I try to tie up the sole how I can, and this lasts enough to reach a higher summit towering nearby, but in the following steep descent my improvised solution proves unreliable, such that I need to return to my sandals, which cautiously I have taken with me - actually, managing with care, I achieve to descend without harm. Meanwhile, after boots and Canon battery, it is the turn of the GPS batteries to die out. Left to myself, I reach the big side moraine, dominating the valley and the Fundo, far left of my ascent track, but it is just a pleasure to walk in the thin forest enclosed between the moraine itself and the flank of the mountain. It is such a pleasure that I go well beyond the old route - no harm, I think, because at worst I will join the De Agostini path of yesterday and follow it.

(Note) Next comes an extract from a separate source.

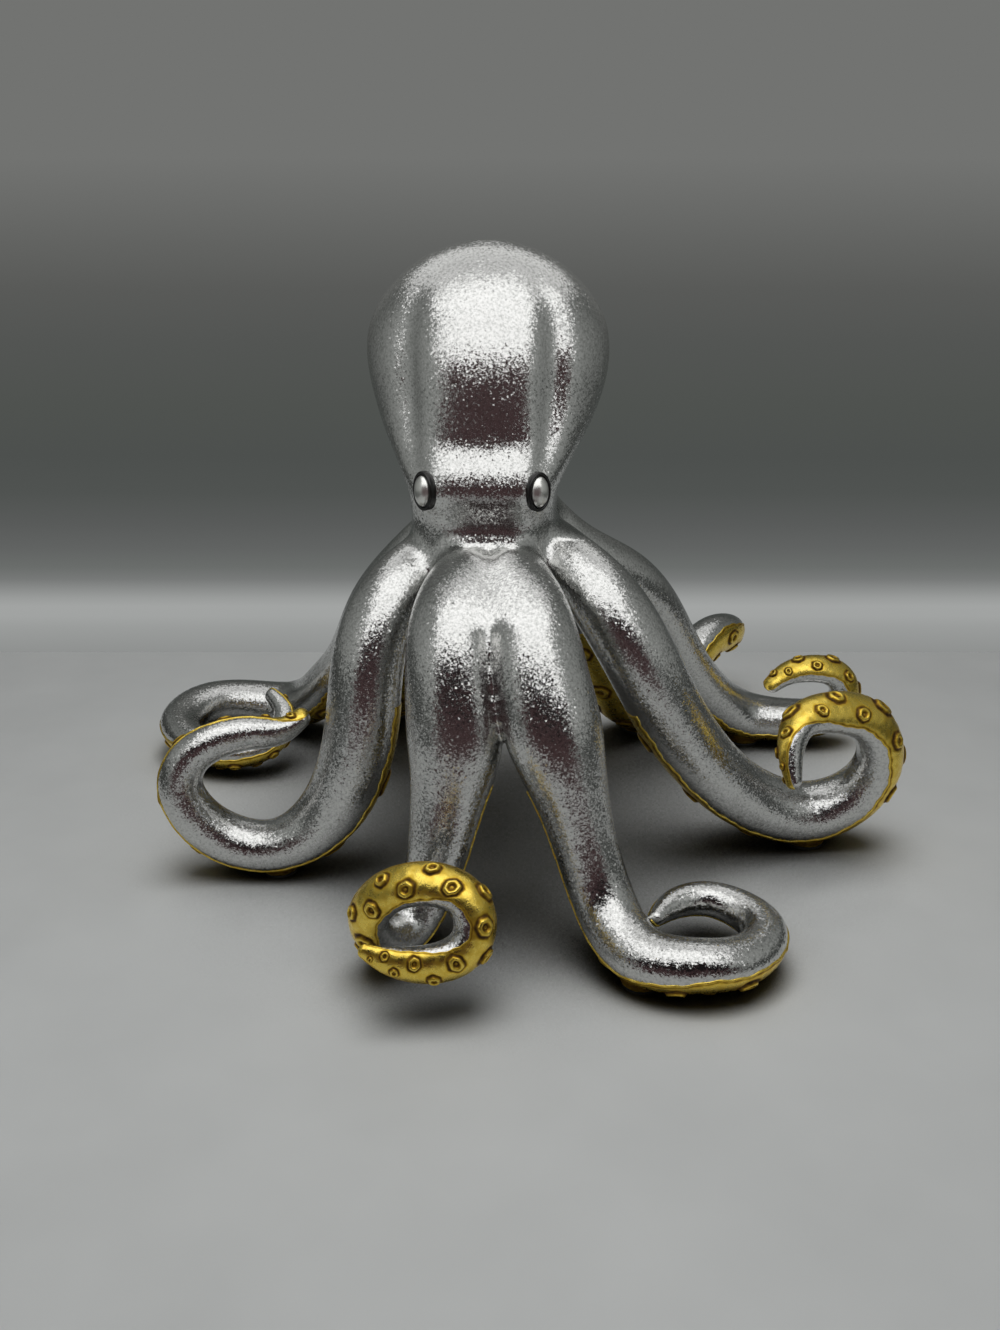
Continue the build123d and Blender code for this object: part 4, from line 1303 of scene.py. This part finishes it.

But another surprise is expecting me, when at certain point the moraine ridge shows up a huge stone topped by a noticeable cairn. The whole composes an image that I am sure to know already: but how can this happen? Neither today nor yesterday did I pass here. Actually, I need a few seconds to find out the solution: This morning, at breakfast, Lucy showed me an album of old photographs, ended by a shot of the basic ceremony by which she, Luis and Silvia had strewn on the ground of the San Lorenzo half of the ashes of Gino... And this was precisely the location!
To end the incredibly long story, I simply translate the last lines of the narration (forum.thetop.it/viewtopic.php?t=9591&start=12) that I wrote down two days later in the Cochrane public library, while consulting a copy of "Patagonia", donated and autographed by the two authors.
«Now I am here. In front of me, *his* stone, the stone of the man whom I had waited in vain on the Pordoi. And, behind me, hang his boots, whose pressure I clearly feel against my back. That strange mixture of happenings and coincidences which we call "the fate" seems to have maneuvered even the GPS batteries such that, by *losing* my path, I could *find* the place where it wanted to carry me.
I stop for a long time close to this stone... All around, a frame of mountains with already snow-covered summits, in the full afternoon of an already autumnal day, a Patagonian day of nearly oppressive beauty.»